Here’s where I think the forward discussion is at before these meetings:

There are probably two or three spots open from 4 Nations, including one extra forward spot for the bigger Olympic roster: The forwards who weren’t at 4 Nations in the conversation are Macklin Celebrini, Bo Horvat, Tom Wilson, Nick Suzuki, Wyatt Johnston, Mark Scheifele and, yes, Bedard. Can’t take them all. Tough decisions.

And who do you take out from the 4 Nations roster? I think Team Canada will likely swap in Wilson for Travis Konecny.

But then you look at guys like Seth Jarvis and Mark Stone perhaps being replaced? Cooper has a lot of trust in Anthony Cirelli for faceoffs and penalty killing.

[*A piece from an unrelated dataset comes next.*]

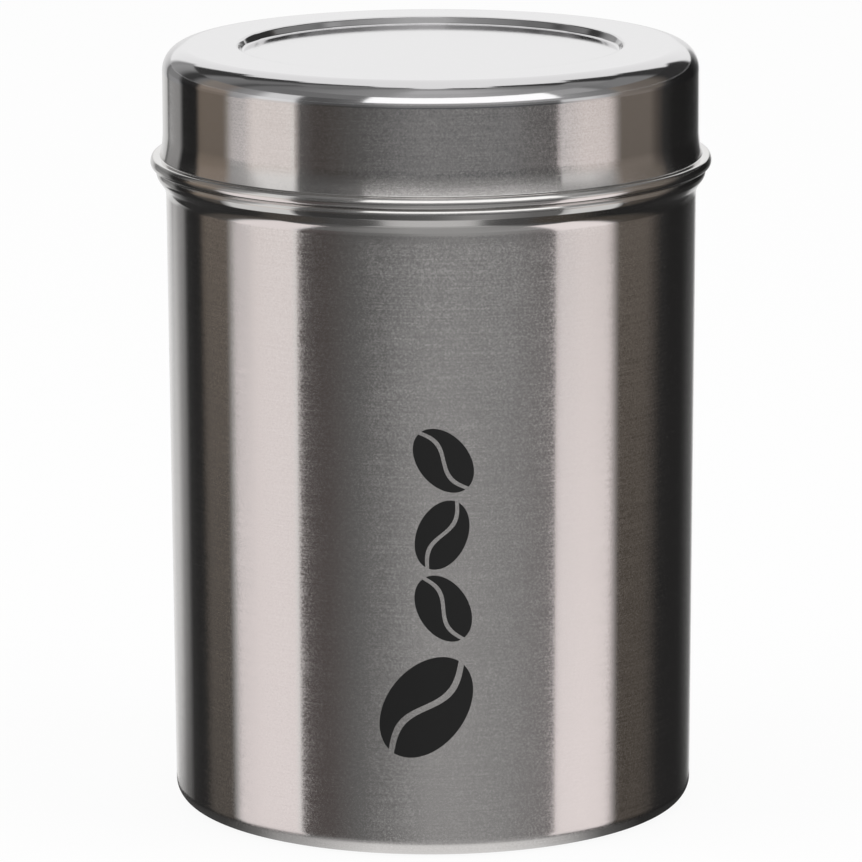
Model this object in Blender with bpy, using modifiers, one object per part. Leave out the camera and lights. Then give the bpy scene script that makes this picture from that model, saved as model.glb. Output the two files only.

I don’t see him being taken off. Again, there’s that extra 14th forward spot for the Olympics, too.

The exercise isn’t just adding new names, but the more difficult part is removing holdovers from 4 Nations who gained the trust of Cooper and Armstrong.

Inevitably, some players being left off the final roster will anger many fans and media. But that comes with the territory of running Team Canada.

It’s win or else in Canada, not win or lose.

“There’s no question, just because of the vast majority of players (to pick from), the roster should be scrutinized and picked apart, because that shows the passion in our country,” Armstrong said. “We’re not naive. If you win, you picked the right roster. If you lose, you haven’t picked the right roster.”

There was a chuckle in that last part of the answer.

The pressure is insane on Team Canada to win and to pick the right team. Nobody is hiding from that.

“That’s what makes it enjoyable and special,” Armstrong said. “That passion that the country has for this. That’s perfect. That’s what you want.”